Vem aí o Natal outra vez! A imprensa que se presa começa a falar dessa data ainda em novembro. O jornalista aprende desde cedo que certas práticas são imutáveis na redação de um jornal, de uma revista, rádio ou rede social que dedica ao cotidiano, pois, certas datas do calendário são presenças obrigatórias nas pautas diárias ou semanais.
Não dá pra omitir os dias das Mães, dos Pais, das Crianças, dos Namorados, Natal, Ano Novo, da Mulher, Carnaval e a Páscoa. Há ainda o mês das mães e das noivas. São pautas que as redações não podem esquecer, e todo ano é a mesma coisa, onde o assunto tem mínimas alterações. O bom é que dá pra usar a matéria do ano passado, onde os detalhes raramente sofrem alterações. São as homenagens, as mensagens, os tipos de presentes, os preços da época, o volume de vendas, as tendências copiadas de um ano para o outro, a brincadeira do amigo secreto, a venda de presentes, o aumento no consumo e outras repetições imutáveis, entra ano e sai ano, há séculos.
Outro assunto comum é a citação de que a sociedade está perdendo seus valores de fé, de respeito, tradição religiosa ou familiar. São centenas de frases de efeitos espalhadas em textos de matérias, crônicas, colunas, programas de rádio, de televisão e até colóquios de esquinas. Coisas que no linguajar de hoje são o tal do mi mi mi. Todos afirmando o que todo mundo está careca de ouvir: que a cada ano o mundo fica mais comercial e que as datas comemorativas estão perdendo os valores espirituais. Frases prontas, que se encaixam em qualquer baboseira, com o objetivo de valorizar o texto. Sempre funciona, sempre tem quem acha linda a hipocrisia.
Mas será que essa história de que a cada ano as pessoas estão mais materialistas é mesmo verdade ou já é também uma tradição de reafirmar uma verdade inventada?
Ainda há que diga que o mundo está ficando cada vez mais espiritualistas, ao acompanhar reportagens lindas na televisão, nos jornais e no rádio sobre pessoas que dão suas vidas para salvar o próximo, gente que doa órgãos, ainda em vida, cidadãos que encontram grande quantidade de dinheiro perdido e entregam aos seus donos, professores abnegados que se doam aos seus alunos, religiosos que enfrentam situações adversas para levar a palavra de Deus a lugares inóspitos, bandidos que se regeneram em nome do Cristo e tantos outros exemplos de amor à humanidade.

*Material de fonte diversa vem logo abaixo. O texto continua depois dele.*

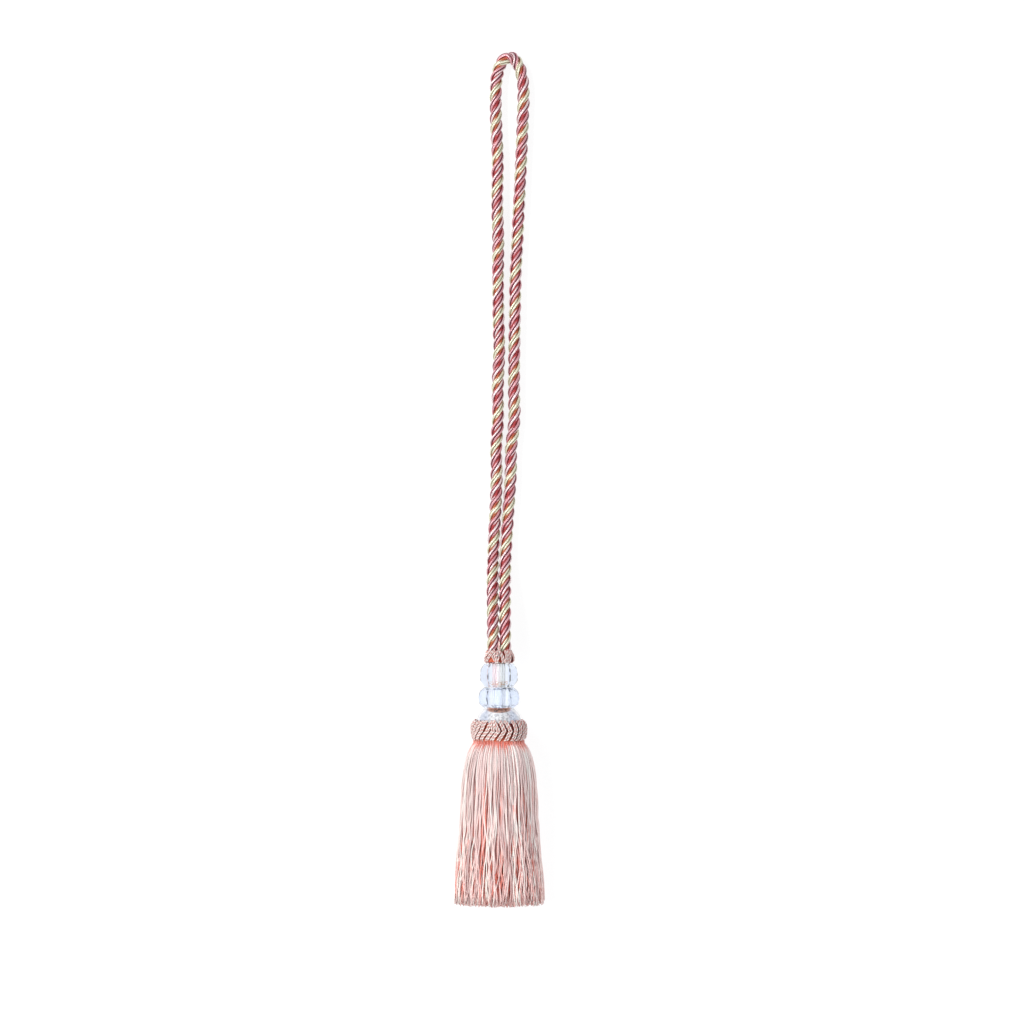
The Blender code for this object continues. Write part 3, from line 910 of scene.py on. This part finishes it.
def between(tree, value, low, high, soft):
    """1 where the value is between low and high, and 0 past them, with soft ends."""
    rise = eased(tree, value, low - soft, low)
    return product(tree, rise, eased(tree, value, high + soft, high))


def stone_color(tree, size, pale):
    """Pale facets, tinted cut corners, and the marks that threads and cut edges leave in a stone."""
    coords = tree.nodes.new("ShaderNodeTexCoord")
    parts = tree.nodes.new("ShaderNodeSeparateXYZ")
    tree.links.new(coords.outputs["Object"], parts.inputs[0])
    along = parts.outputs[1]
    across = math_node(tree, "ABSOLUTE", parts.outputs[0])
    up = math_node(tree, "ABSOLUTE", math_node(tree, "SUBTRACT", parts.outputs[2], AXIS_HEIGHT))
    smaller = math_node(tree, "MINIMUM", across, up)
    flecks = eased(tree, object_noise(tree, 620.0, 1.0), 0.52, 0.56)
    specks = eased(tree, object_noise(tree, 1000.0, 1.0), 0.50, 0.56)
    gaps = eased(tree, object_noise(tree, 300.0, 1.0), 0.43, 0.54)
    color = mix_color(tree, eased(tree, smaller, *CORNER_TINT), pale, size.tint)

    # the row of tan marks low in the upper bead
    row = product(tree, between(tree, along, *TAN_ROW, 0.0004), specks, eased(tree, across, *TAN_ROW_END))
    color = mix_color(tree, row, color, size.tan)

    # the brown arc at the bell's neck, darkest in its middle and thinner towards its two ends
    arc = math_node(tree, "SUBTRACT", along, product(tree, across, across, NECK_ARC_RISE))
    arc = product(tree, between(tree, arc, *NECK_ARC, 0.0006), eased(tree, across, *NECK_ARC_END), 0.9)
    flecked = math_node(tree, "ADD", flecks, 0.20)
    browned = math_node(tree, "MULTIPLY", eased(tree, across, *NECK_BROWN_END), flecked, clamp=True)
    color = mix_color(tree, arc, color, mix_color(tree, browned, size.tan, size.neck))

    # rows of grey flecks, and broken lines along the wide facets' long borders
    rows = color_ramp(tree, product(tree, along, FLECK_ROWS_SCALE), FLECK_ROWS)
    rows = product(tree, rows, flecks, eased(tree, across, *FLECKS_END))
    slant = math_node(tree, "DIVIDE", smaller, math_node(tree, "MAXIMUM", across, up))
    border = product(tree, between(tree, slant, *BORDER_SLANT, 0.02), eased(tree, along, *BORDERS_START))
    dark = math_node(tree, "MAXIMUM", product(tree, border, gaps), rows)
    return mix_color(tree, dark, color, size.edge)


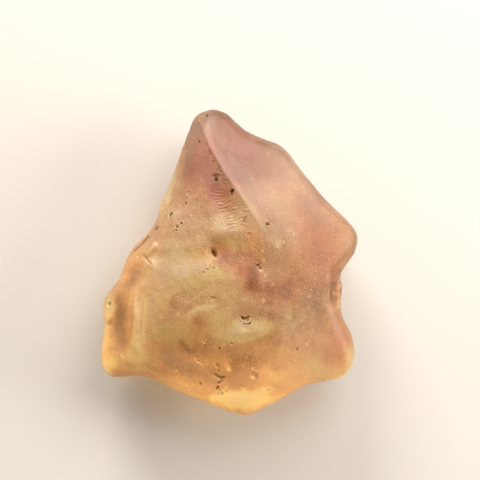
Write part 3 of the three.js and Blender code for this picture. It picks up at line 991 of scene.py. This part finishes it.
# Where the glass has a rosy cast.
BLUSH = (
    Patch(-1.4, 8.8, 6.0, 3.0, 112, 0.7),
    Patch(-2.7, 11.3, 5.2, 2.4, 98, 0.6),
    Patch(0.6, 12.4, 6.0, 4.6, 120, 0.45),
    Patch(6.0, 7.6, 9.5, 6.0, 128, 0.3),
    Patch(1.0, -12.3, 8.0, 1.8, 3, 0.25),
    Patch(8.6, -11.0, 5.5, 2.4, 10, 0.2),
    Patch(-8.0, -0.6, 5.0, 3.2, 50, 0.3),
    Patch(-6.4, 4.6, 5.0, 2.8, 60, 0.3),
    Patch(-4.4, 8.6, 3.4, 1.8, 80, 0.4),
    Patch(1.4, 6.4, 3.6, 1.3, 122, 0.2),
    Patch(-8.6, -5.4, 5.0, 2.2, 90, 0.3),
    Patch(1.2, 2.8, 3.0, 1.4, 150, 0.3),
    Patch(10.2, -8.0, 3.0, 2.4, 90, 0.2),
    Patch(6.0, -13.0, 4.0, 1.2, 20, 0.15),
    Patch(6.6, -7.6, 4.0, 3.4, 90, 0.2),
    Patch(11.0, -10.4, 2.8, 2.2, 90, 0.3),
    Patch(-1.4, 7.6, 2.2, 1.4, 0, 0.3),
    Patch(0.9, 7.2, 3.0, 1.4, 122, 0.15),
    Patch(-4.0, -9.6, 4.4, 1.8, 170, 0.2),
)

# Where light is gathered and the glass glows.
GLOWS = (
    Patch(2.3, -7.1, 3.2, 1.5, 8, 0.5),
    Patch(1.1, -6.9, 0.6, 0.5, 8, 0.4),
    Patch(-5.4, -0.6, 4.2, 1.7, 15, 0.45),
    Patch(-8.9, -4.0, 2.8, 0.8, 84, 0.4),
    Patch(1.2, 6.8, 2.4, 0.9, 122, 0.4),
    Patch(-11.4, -10.6, 2.6, 1.4, 20, 0.4),
    Patch(0.8, -14.3, 3.4, 0.8, 4, 0.8),
    Patch(4.8, -12.3, 2.8, 0.9, 12, 0.4),
    Patch(-3.0, -0.5, 2.0, 1.0, 170, 0.5),
)

# Where sand has scuffed the skin white, in short level strokes.
SCUFFED = (
    Patch(-6.0, -0.6, 6.0, 3.8, 20, 0.8),
    Patch(-2.6, -4.4, 4.0, 2.4, 10, 0.5),
    Patch(-1.8, -9.6, 4.6, 2.6, 175, 0.6),
    Patch(6.8, -7.0, 4.2, 3.6, 90, 0.7),
    Patch(0.2, 4.2, 3.4, 2.0, 5, 0.5),
    Patch(-7.0, 4.6, 4.0, 2.2, 60, 0.5),
    Patch(6.0, 6.0, 6.0, 4.0, 120, 0.4),
    Patch(0.8, -13.4, 4.0, 0.9, 2, 0.9),
    Patch(9.6, -11.4, 4.0, 1.6, 10, 0.5),
)

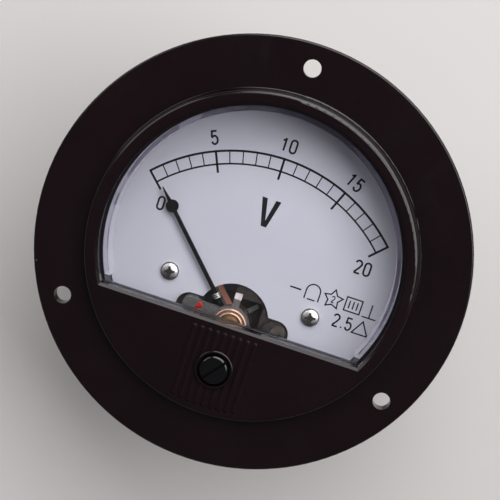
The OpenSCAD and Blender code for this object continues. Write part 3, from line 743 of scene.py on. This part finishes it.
@dataclass
class Print:
    """A thin layer of ink, built stroke by stroke on a flat face.

    Attributes:
        height: the face's height.
        thickness: how thick the ink lies.
        shift: where the print's own origin lies.
        turn: how far the whole print is turned, in degrees anticlockwise.
        body: the mesh that the strokes go into.
    """

    height: float
    thickness: float
    shift: Point = (0.0, 0.0)
    turn: float = 0.0
    body: bmesh.types.BMesh = field(default_factory=bmesh.new)

    def slab(self, outline: Sequence[Point]) -> None:
        """Fills an outline with ink.

        Args:
            outline: its corners in order, in the print's own frame.
        """
        low, high = [], []
        for point in outline:
            x, y = turned(point, self.turn)
            low.append(self.body.verts.new((x + self.shift[0], y + self.shift[1], self.height)))
            high.append(self.body.verts.new((*low[-1].co.xy, self.height + self.thickness)))
        faces = [self.body.faces.new(high), self.body.faces.new(low[::-1])]
        for i in range(len(low)):
            j = (i + 1) % len(low)
            self.body.faces.new((low[i], low[j], high[j], high[i]))
        bmesh.ops.triangulate(self.body, faces=faces)

    def stroke(self, path: Sequence[Point], width: float, closed: bool = False) -> None:
        """Draws a line of even width.

        Args:
            path: points along its middle.
            width: width of the line.
            closed: True if the last point joins the first.
        """
        count = len(path)
        left, right = [], []
        for i, here in enumerate(path):
            before = path[(i - 1) % count] if closed or i else None
            after = path[(i + 1) % count] if closed or i < count - 1 else None
            into = (Vector(here) - Vector(before)).normalized() if before else None
            out = (Vector(after) - Vector(here)).normalized() if after else None
            along = ((into or out) + (out or into)).normalized()
            mitre = 1 / max(along.dot(into or out), MITRE_LIMIT)
            side = Vector((-along.y, along.x)) * width / 2 * mitre
            left.append(tuple(Vector(here) + side))
            right.append(tuple(Vector(here) - side))
        for i in range(count if closed else count - 1):
            j = (i + 1) % count
            self.slab([left[i], left[j], right[j], right[i]])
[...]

Em verdade, as pessoas não estão ficando nem mais nem menos materialistas. O mundo segue igual. O que as pautas precisam é de assunto e, se acabar a tradição de dizer que a cada ano as pessoas perdem valores, quem se desvaloriza é a notícia. Por mais que insistam em dizer que o Natal e outras festas estão perdendo os valores cristãos, elas continuarão a ser comemoradas com o mesmo fervor de sempre por grande parte da população, independente de crenças. O problema é que poucos escrevem sob a ótica da fé. Quem mais fala desses dias são os que olham mais para as prateleiras do que para o altar. São os mesmos que na semana seguinte começam a venda de publicidade para uma nova campanha. Falam mal do consumismo, mas vivem dele.
Talvez o maior mal das comparações é a hipocrisia, que impõe a imbecilidade do “faça o que eu digo mas não faça o que eu faço”.
O mundo continua redondo, as lojas abarrotadas de presentes e as ruas cheias de gente querendo comprar para a ceia de Natal e presentear parentes, colegas e a si próprio. Com fé ou sem fé, Natal sempre será Natal, com a mesma magia de fazer com que as pessoas liberem o seu lado bom, nem que seja por poucos minutos, tempo suficiente para dizer ao próximo, com sinceridade ou hipocrisia: Feliz Natal!